- _Problem description_
Below is a block of records; repeat all of them exactly.

(Rows from a dataset)
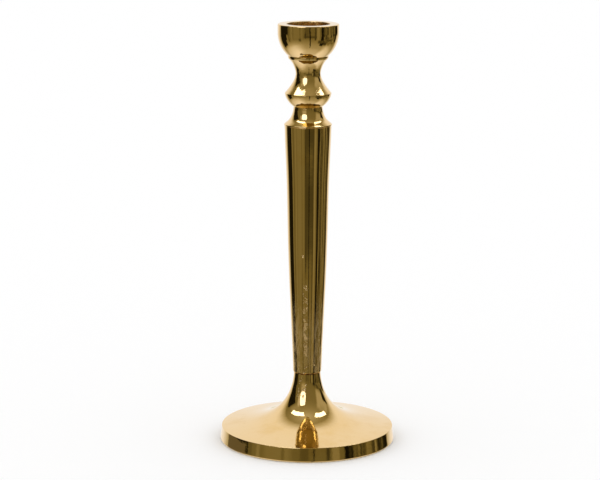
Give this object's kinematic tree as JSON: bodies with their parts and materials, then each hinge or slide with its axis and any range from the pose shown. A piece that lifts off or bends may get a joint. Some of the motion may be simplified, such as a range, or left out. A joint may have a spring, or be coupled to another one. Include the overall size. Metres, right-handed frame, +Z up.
{
  "type": "candlestick",
  "caption": "Turned brass candlestick with a tapered column, an open candle socket and a wide flared foot that stands on a felt ring.",
  "frame": {"origin": "on the turning axis, in the plane of the felt ring's underside that the candlestick stands on", "axes": "+Z up along the turning axis, out of the candle socket; +X and +Y are free, because the outside is round"},
  "size_m": [0.0938, 0.0938, 0.225],
  "materials": {
    "polished_brass": "mirror polished, with fine pits and a few hairline scratches",
    "zinc_plated_steel": "bright zinc plate",
    "felt": "dark green wool felt"
  },
  "bodies": {
    "root": {"candle_cup": "polished_brass", "neck_knop": "polished_brass", "shoulder_collar": "polished_brass", "column": "polished_brass", "foot": "polished_brass", "tie_rod": "zinc_plated_steel", "flat_washer": "zinc_plated_steel", "spring_washer": "zinc_plated_steel", "hex_nut": "zinc_plated_steel", "felt_ring": "felt"}
  },
  "joints": []
}
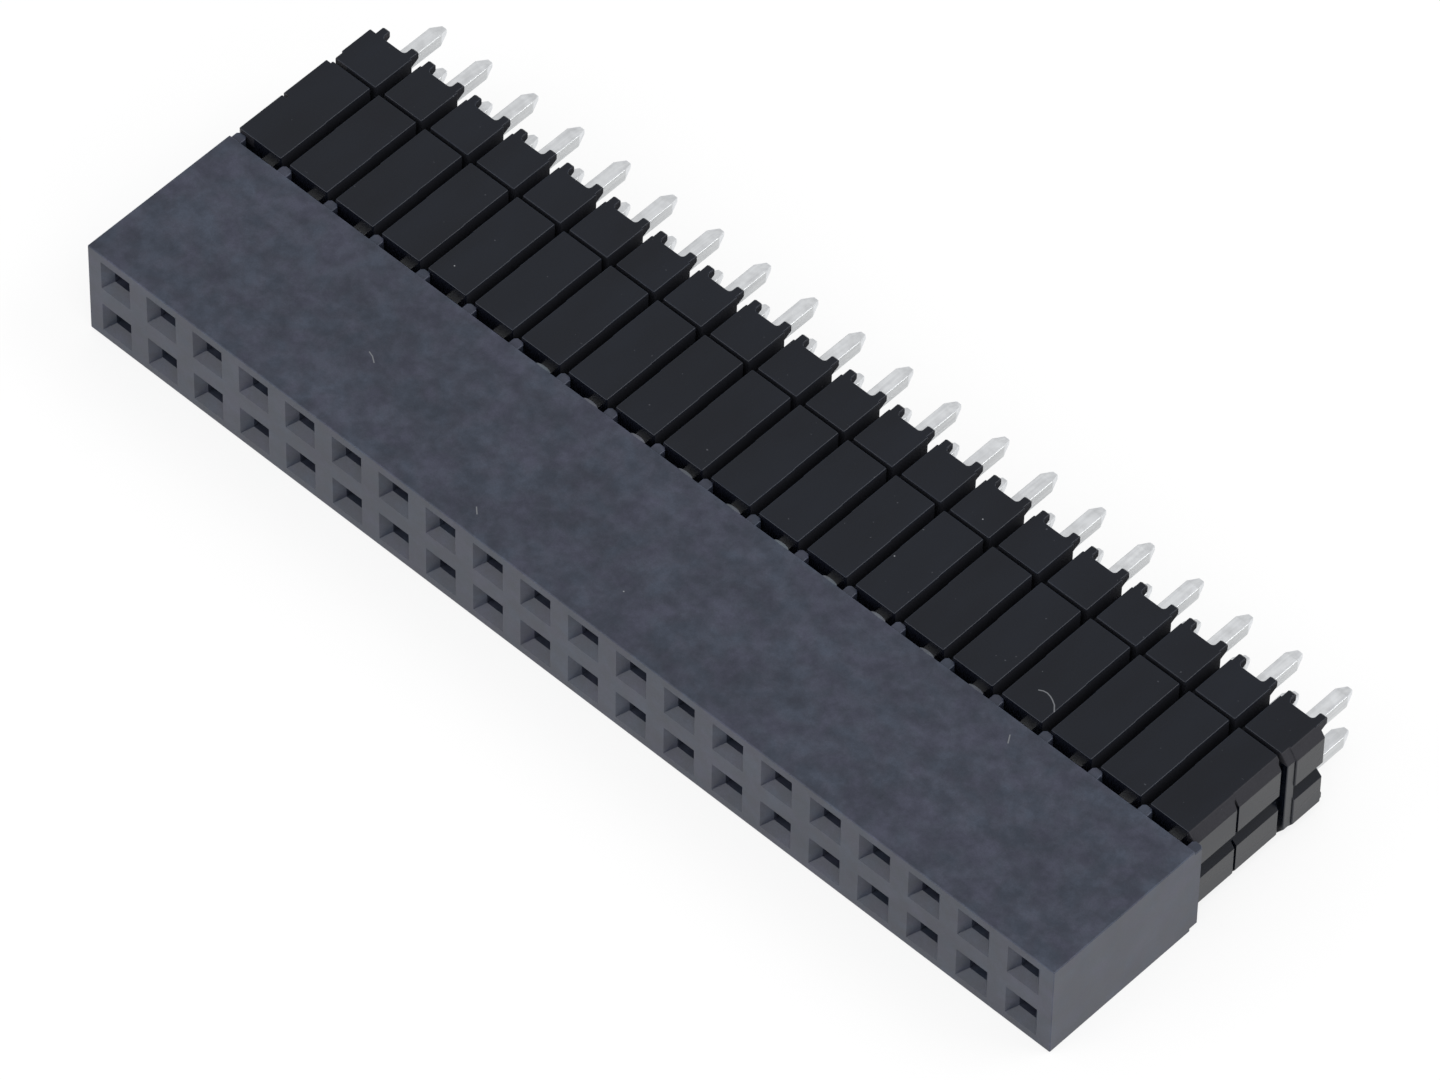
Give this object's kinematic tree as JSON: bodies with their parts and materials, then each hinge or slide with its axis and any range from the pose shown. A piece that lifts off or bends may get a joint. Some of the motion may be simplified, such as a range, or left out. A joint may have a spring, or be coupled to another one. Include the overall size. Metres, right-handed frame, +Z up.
{
  "type": "female pin header strip",
  "caption": "Elevated two-row female header strip: a socket housing, three grooved spacers and long square solder tails, lying on its side.",
  "frame": {"origin": "centre of the bounding box's bottom face, on the surface that the strip lies on", "axes": "+X along the strip; +Y from the socket face towards the solder tails; +Z up, from the lower row to the upper row"},
  "size_m": [0.0514, 0.0186, 0.0051],
  "materials": {
    "housing": "satin dark blue-grey glass-filled plastic, finely mottled",
    "spacer": "satin black moulded plastic",
    "contact": "bright tin plating over a copper alloy"
  },
  "bodies": {
    "root": {"socket_housing": "housing", "spacer_front": "spacer", "spacer_middle": "spacer", "spacer_rear": "spacer", "contact_lower_01": "contact", "contact_lower_02": "contact", "contact_lower_03": "contact", "contact_lower_04": "contact", "contact_lower_05": "contact", "contact_lower_06": "contact", "contact_lower_07": "contact", "contact_lower_08": "contact", "contact_lower_09": "contact", "contact_lower_10": "contact", "contact_lower_11": "contact", "contact_lower_12": "contact", "contact_lower_13": "contact", "contact_lower_14": "contact", "contact_lower_15": "contact", "contact_lower_16": "contact", "contact_lower_17": "contact", "contact_lower_18": "contact", "contact_lower_19": "contact", "contact_lower_20": "contact", "contact_upper_01": "contact", "contact_upper_02": "contact", "contact_upper_03": "contact", "contact_upper_04": "contact", "contact_upper_05": "contact", "contact_upper_06": "contact", "contact_upper_07": "contact", "contact_upper_08": "contact", "contact_upper_09": "contact", "contact_upper_10": "contact", "contact_upper_11": "contact", "contact_upper_12": "contact", "contact_upper_13": "contact", "contact_upper_14": "contact", "contact_upper_15": "contact", "contact_upper_16": "contact", "contact_upper_17": "contact", "contact_upper_18": "contact", "contact_upper_19": "contact", "contact_upper_20": "contact"}
  },
  "joints": []
}
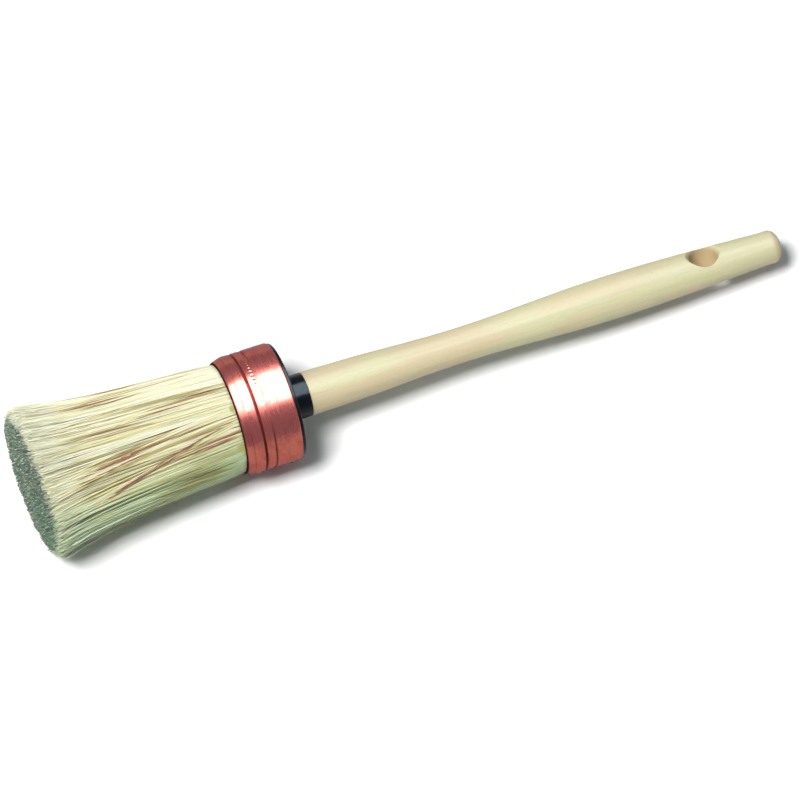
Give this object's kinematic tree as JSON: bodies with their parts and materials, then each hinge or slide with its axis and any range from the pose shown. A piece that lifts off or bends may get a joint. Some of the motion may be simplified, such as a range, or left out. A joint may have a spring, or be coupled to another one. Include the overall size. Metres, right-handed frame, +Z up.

- _Solution to this exercise_
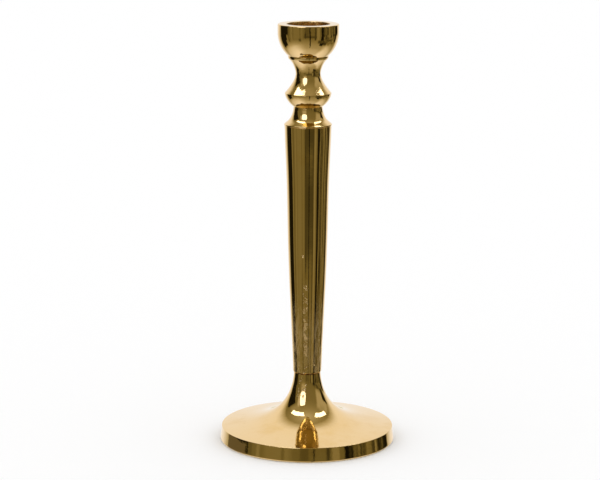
Give this object's kinematic tree as JSON: bodies with their parts and materials, then each hinge or slide with its axis and any range from the pose shown. A piece that lifts off or bends may get a joint. Some of the motion may be simplified, such as a range, or left out. A joint may have a spring, or be coupled to another one. Include the overall size. Metres, right-handed frame, +Z up.
{
  "type": "candlestick",
  "caption": "Turned brass candlestick with a tapered column, an open candle socket and a wide flared foot that stands on a felt ring.",
  "frame": {"origin": "on the turning axis, in the plane of the felt ring's underside that the candlestick stands on", "axes": "+Z up along the turning axis, out of the candle socket; +X and +Y are free, because the outside is round"},
  "size_m": [0.0938, 0.0938, 0.225],
  "materials": {
    "polished_brass": "mirror polished, with fine pits and a few hairline scratches",
    "zinc_plated_steel": "bright zinc plate",
    "felt": "dark green wool felt"
  },
  "bodies": {
    "root": {"candle_cup": "polished_brass", "neck_knop": "polished_brass", "shoulder_collar": "polished_brass", "column": "polished_brass", "foot": "polished_brass", "tie_rod": "zinc_plated_steel", "flat_washer": "zinc_plated_steel", "spring_washer": "zinc_plated_steel", "hex_nut": "zinc_plated_steel", "felt_ring": "felt"}
  },
  "joints": []
}
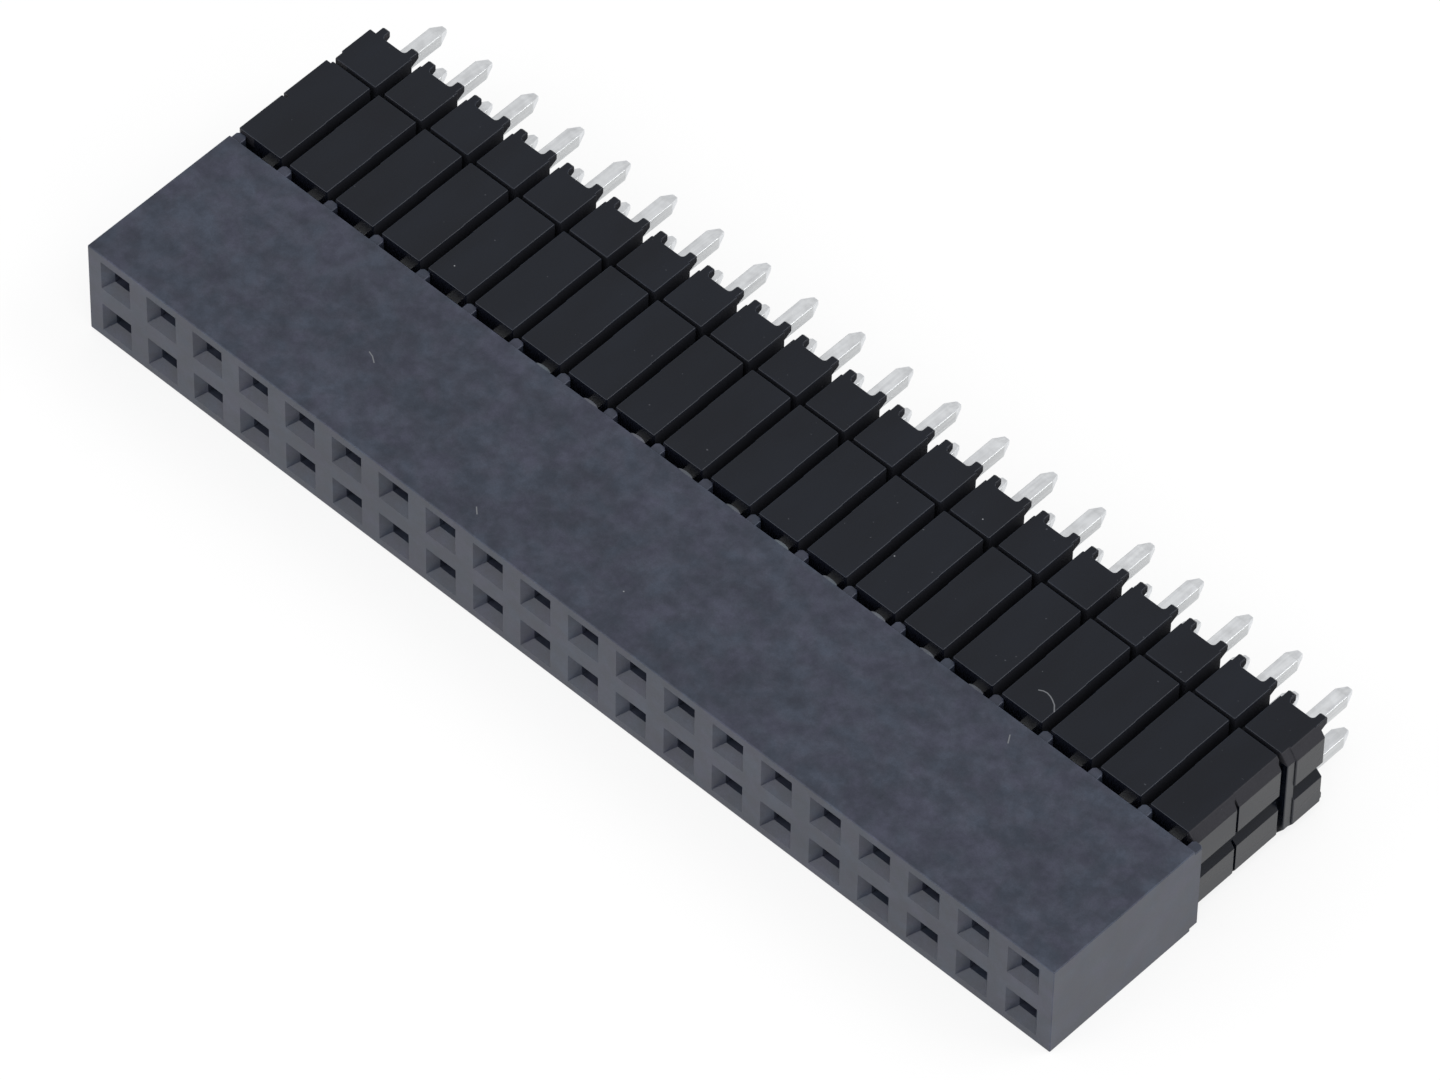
Give this object's kinematic tree as JSON: bodies with their parts and materials, then each hinge or slide with its axis and any range from the pose shown. A piece that lifts off or bends may get a joint. Some of the motion may be simplified, such as a range, or left out. A joint may have a spring, or be coupled to another one. Include the overall size. Metres, right-handed frame, +Z up.
{
  "type": "female pin header strip",
  "caption": "Elevated two-row female header strip: a socket housing, three grooved spacers and long square solder tails, lying on its side.",
  "frame": {"origin": "centre of the bounding box's bottom face, on the surface that the strip lies on", "axes": "+X along the strip; +Y from the socket face towards the solder tails; +Z up, from the lower row to the upper row"},
  "size_m": [0.0514, 0.0186, 0.0051],
  "materials": {
    "housing": "satin dark blue-grey glass-filled plastic, finely mottled",
    "spacer": "satin black moulded plastic",
    "contact": "bright tin plating over a copper alloy"
  },
  "bodies": {
    "root": {"socket_housing": "housing", "spacer_front": "spacer", "spacer_middle": "spacer", "spacer_rear": "spacer", "contact_lower_01": "contact", "contact_lower_02": "contact", "contact_lower_03": "contact", "contact_lower_04": "contact", "contact_lower_05": "contact", "contact_lower_06": "contact", "contact_lower_07": "contact", "contact_lower_08": "contact", "contact_lower_09": "contact", "contact_lower_10": "contact", "contact_lower_11": "contact", "contact_lower_12": "contact", "contact_lower_13": "contact", "contact_lower_14": "contact", "contact_lower_15": "contact", "contact_lower_16": "contact", "contact_lower_17": "contact", "contact_lower_18": "contact", "contact_lower_19": "contact", "contact_lower_20": "contact", "contact_upper_01": "contact", "contact_upper_02": "contact", "contact_upper_03": "contact", "contact_upper_04": "contact", "contact_upper_05": "contact", "contact_upper_06": "contact", "contact_upper_07": "contact", "contact_upper_08": "contact", "contact_upper_09": "contact", "contact_upper_10": "contact", "contact_upper_11": "contact", "contact_upper_12": "contact", "contact_upper_13": "contact", "contact_upper_14": "contact", "contact_upper_15": "contact", "contact_upper_16": "contact", "contact_upper_17": "contact", "contact_upper_18": "contact", "contact_upper_19": "contact", "contact_upper_20": "contact"}
  },
  "joints": []
}
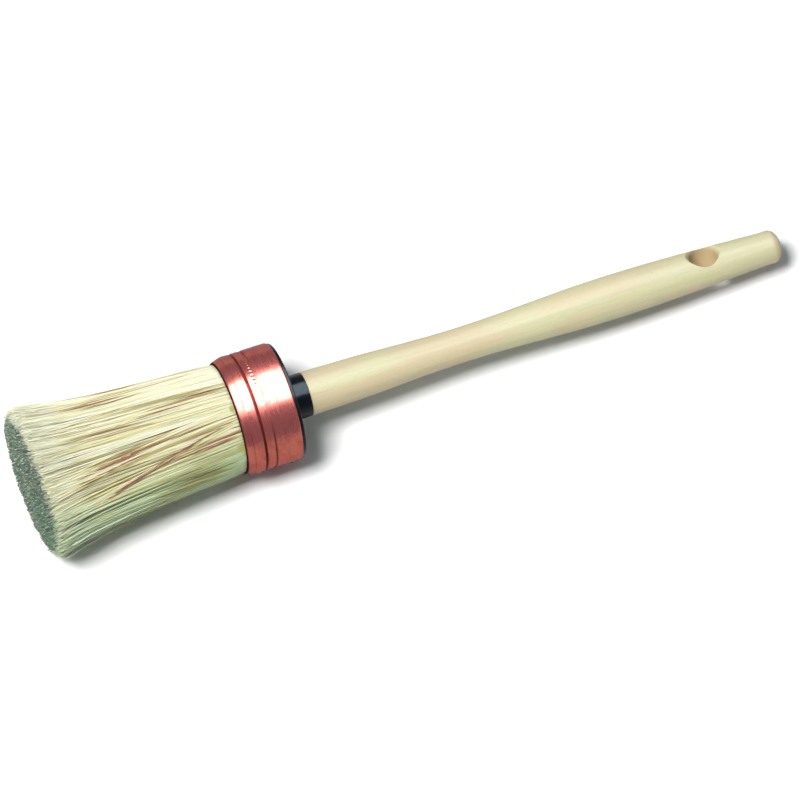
Give this object's kinematic tree as JSON: bodies with their parts and materials, then each hinge or slide with its axis and any range from the pose shown. A piece that lifts off or bends may get a joint. Some of the motion may be simplified, such as a range, or left out. A joint may have a spring, or be coupled to another one. Include the overall size. Metres, right-handed frame, +Z up.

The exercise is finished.